Task details: Take the data below and extract the lines from the one with "Model this object" to the one with "on its front", inclusive, exactly as written.

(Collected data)
○ ○ ○ ○ ○ ○ ○

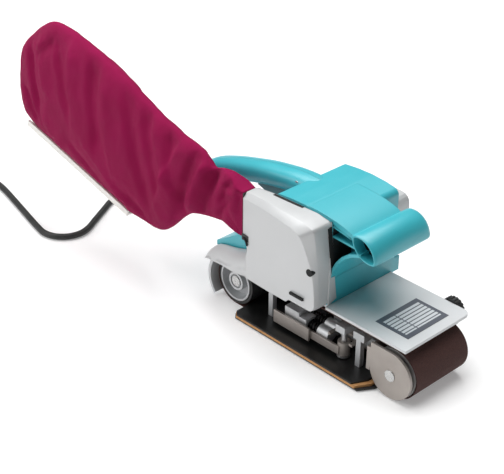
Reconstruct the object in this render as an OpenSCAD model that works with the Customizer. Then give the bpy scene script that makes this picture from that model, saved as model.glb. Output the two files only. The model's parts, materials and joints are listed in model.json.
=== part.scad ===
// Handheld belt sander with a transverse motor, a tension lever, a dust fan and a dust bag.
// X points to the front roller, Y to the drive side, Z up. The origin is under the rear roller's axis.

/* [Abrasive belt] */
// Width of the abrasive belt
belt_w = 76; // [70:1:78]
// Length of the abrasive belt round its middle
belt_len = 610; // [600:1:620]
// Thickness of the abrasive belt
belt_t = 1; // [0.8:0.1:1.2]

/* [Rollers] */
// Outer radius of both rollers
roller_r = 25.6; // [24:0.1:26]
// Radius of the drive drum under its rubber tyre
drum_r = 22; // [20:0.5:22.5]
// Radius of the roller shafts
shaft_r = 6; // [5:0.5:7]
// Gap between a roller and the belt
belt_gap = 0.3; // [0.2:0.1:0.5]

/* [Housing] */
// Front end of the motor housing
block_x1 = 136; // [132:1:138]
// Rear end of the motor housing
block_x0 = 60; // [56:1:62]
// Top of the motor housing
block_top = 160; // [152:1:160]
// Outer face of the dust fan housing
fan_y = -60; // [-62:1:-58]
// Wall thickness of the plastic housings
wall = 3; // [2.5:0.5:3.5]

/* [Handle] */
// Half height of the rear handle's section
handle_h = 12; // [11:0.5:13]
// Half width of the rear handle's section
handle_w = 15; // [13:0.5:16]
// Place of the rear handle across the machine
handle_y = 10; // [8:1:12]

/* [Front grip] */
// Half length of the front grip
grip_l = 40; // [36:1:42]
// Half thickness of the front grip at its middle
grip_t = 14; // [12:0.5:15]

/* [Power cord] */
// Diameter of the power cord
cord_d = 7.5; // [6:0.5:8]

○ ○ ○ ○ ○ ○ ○

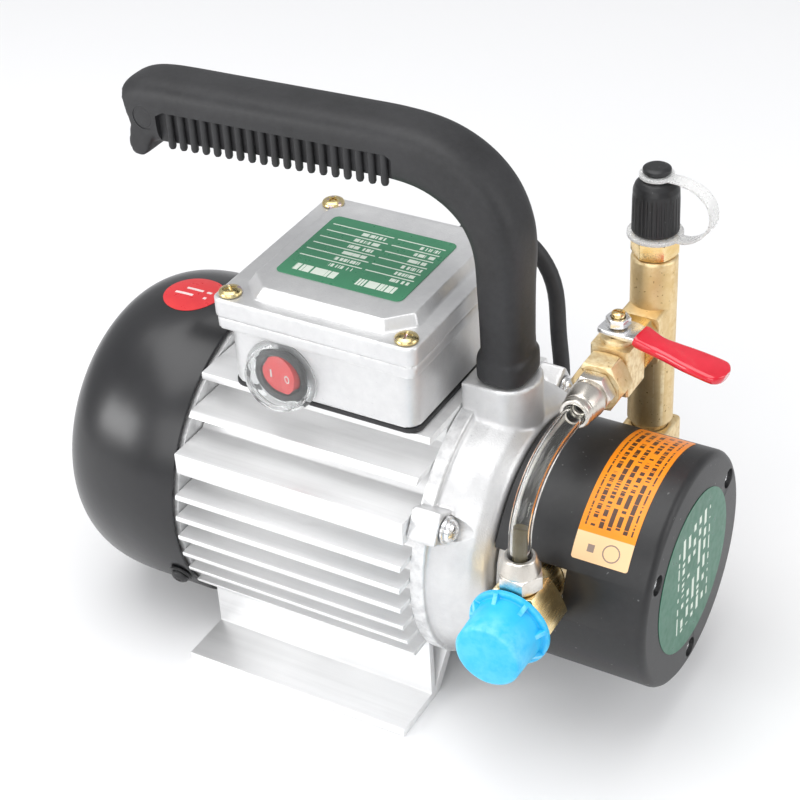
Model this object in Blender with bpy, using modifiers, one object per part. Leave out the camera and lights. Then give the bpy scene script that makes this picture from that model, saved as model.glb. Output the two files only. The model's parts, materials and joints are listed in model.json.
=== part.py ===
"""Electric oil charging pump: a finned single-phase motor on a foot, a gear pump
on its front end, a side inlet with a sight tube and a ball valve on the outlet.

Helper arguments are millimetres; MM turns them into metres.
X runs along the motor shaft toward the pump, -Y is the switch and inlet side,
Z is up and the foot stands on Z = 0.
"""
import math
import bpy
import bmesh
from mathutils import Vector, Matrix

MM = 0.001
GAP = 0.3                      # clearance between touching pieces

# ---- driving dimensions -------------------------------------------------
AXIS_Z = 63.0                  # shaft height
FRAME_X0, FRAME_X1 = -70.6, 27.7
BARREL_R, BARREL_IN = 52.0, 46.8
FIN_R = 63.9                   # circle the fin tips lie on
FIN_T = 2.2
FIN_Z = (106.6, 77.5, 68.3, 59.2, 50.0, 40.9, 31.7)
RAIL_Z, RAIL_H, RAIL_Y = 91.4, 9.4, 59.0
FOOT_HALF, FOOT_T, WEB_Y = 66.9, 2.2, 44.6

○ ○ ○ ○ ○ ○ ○

Answer for the task:
Model this object in Blender with bpy, using modifiers, one object per part. Leave out the camera and lights. Then give the bpy scene script that makes this picture from that model, saved as model.glb. Output the two files only. The model's parts, materials and joints are listed in model.json.
=== part.py ===
"""Electric oil charging pump: a finned single-phase motor on a foot, a gear pump
on its front end, a side inlet with a sight tube and a ball valve on the outlet.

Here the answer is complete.